This tweet is from the Director of ABC News on 6 December 2019:

Sunday, 23 December 2018

Australia 2018: State of the Climate

Australian Bureau of Meteorology, State of the Climate 2018, December 2018:

“Australia's weather and climate are changing in response to a warming global climate. Australia has warmed just over 1 °C since 1910, with most warming since 1950. This warming has seen an increase in the frequency of extreme heat events and increased the severity of drought conditions during periods of below-average rainfall. Eight of Australia’s top ten warmest years on record have occurred since 2005.

The year-to-year changes in Australia’s climate are mostly associated with natural climate variability such as El Niño and La Niña in the tropical Pacific Ocean and phases of the Indian Ocean Dipole in the Indian Ocean. This natural variability now occurs on top of the warming trend, which can modify the impact of these natural drivers on the Australian climate.

Increases in temperature are observed across Australia in all seasons with both day and night-time temperatures showing warming. The shift to a warmer climate in Australia is accompanied by more extreme daily heat events. Record-warm monthly and seasonal temperatures have been observed in recent years, made more likely by climate change.

Report at a glance

The Bureau of Meteorology and CSIRO play an important role in monitoring, analysing and communicating observed changes in Australia's climate.
This fifth, biennial State of the Climate report draws on the latest monitoring, science and projection information to describe variability and changes in Australia’s climate. Observations and climate modelling paint a consistent picture of ongoing, long term climate change interacting with underlying natural variability.
These changes affect many Australians, particularly the changes associated with increases in the frequency or intensity of heat events, fire weather and drought. Australia will need to plan for and adapt to some level of climate change. This report is a synthesis of the science informing our understanding of climate in Australia and includes new information about Australia’s climate of the past, present and future. The science underpinning this report will help inform a range of economic, environmental and social decision-making and local vulnerability assessments, by government, industry and communities.

Key points


·         Australia's climate has warmed just over 1 °C since 1910 leading to an increase in the frequency of extreme heat events.
·         Oceans around Australia have warmed by around 1 °C since 1910, contributing to longer and more frequent marine heatwaves.
·         Sea levels are rising around Australia, increasing the risk of inundation.
·         The oceans around Australia are acidifying (the pH is decreasing).
·         April to October rainfall has decreased in the southwest of Australia. Across the same region May–July rainfall has seen the largest decrease, by around 20 per cent since 1970.
·         There has been a decline of around 11 per cent in April–October rainfall in the southeast of Australia since the late 1990s.
·         Rainfall has increased across parts of northern Australia since the 1970s.
·         Streamflow has decreased across southern Australia. Streamflow has increased in northern Australia where rainfall has increased.
·         There has been a long-term increase in extreme fire weather, and in the length of the fire season, across large parts of Australia.

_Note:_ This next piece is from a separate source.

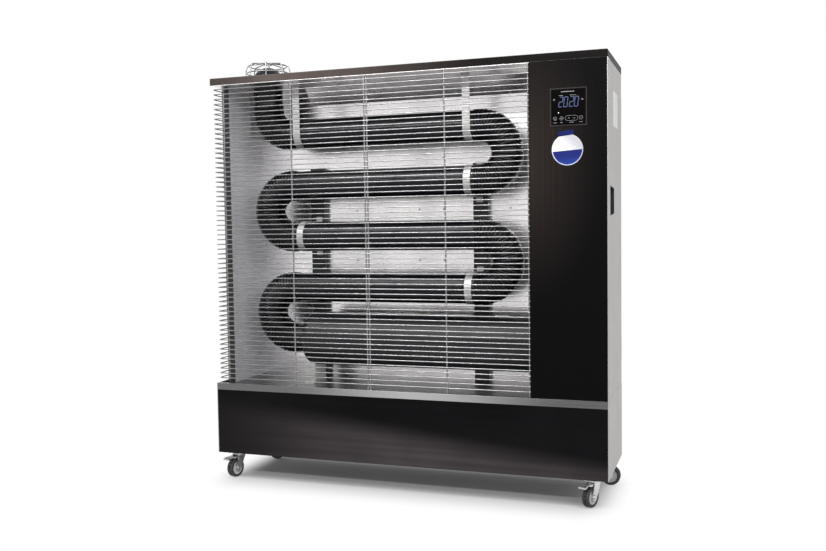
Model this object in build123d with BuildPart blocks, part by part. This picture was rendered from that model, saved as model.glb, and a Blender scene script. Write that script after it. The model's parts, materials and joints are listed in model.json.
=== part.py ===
from build123d import *
from math import cos, radians, sin, sqrt
import os

os.makedirs("parts", exist_ok=True)

# Infrared diesel heater: a flat cabinet on casters, with a serpentine of black heating pipes behind a
# wire guard, a control cabinet on the right and the fuel tank in the base.
# Millimetres. Origin on the floor under the middle of the cabinet, +X to the right of someone facing the
# guard, +Y to the back, +Z up.

# Cabinet
cabinet_width = 1040.0
cabinet_depth = 270.0
cabinet_height = 1000.0
base_height = 188.4
top_plate_height = 18.4
top_edge_radius = 2.5
control_width = 183.0
sheet = 1.5
tray_rim = 25.0

# Base strip and deck
strip_height = 17.4
strip_depth = 12.0
deck_drop = 7.9

# Casters
caster_height = 70.0
wheel_diameter = 50.0
wheel_width = 18.0
caster_trail = 16.0
caster_inset = 40.0
caster_plate_length = 60.0
caster_plate_width = 46.0
caster_plate_thickness = 2.5
caster_cup_radius = 18.0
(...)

·         Concentrations of all the major long-lived greenhouse gases in the atmosphere continue to increase, with carbon dioxide (CO2) concentrations rising above 400 ppm since 2016 and the CO2 equivalent (CO2-e) of all gases reaching 500 ppm for the first time in at least 800,000 years.
·         Emissions from fossil fuels continue to increase and are the main contributor to the observed growth in atmospheric CO2.
·         The world’s oceans, especially in the southern hemisphere, are taking up more than 90 per cent of the extra energy stored by the planet as a result of enhanced greenhouse gas concentrations.
·         Global sea level has risen by over 20 cm since 1880, and the rate has been accelerating in recent decades.
·         Globally averaged air temperature has warmed by over 1 °C since records began in 1850, and each of the last four decades has been warmer than the previous one.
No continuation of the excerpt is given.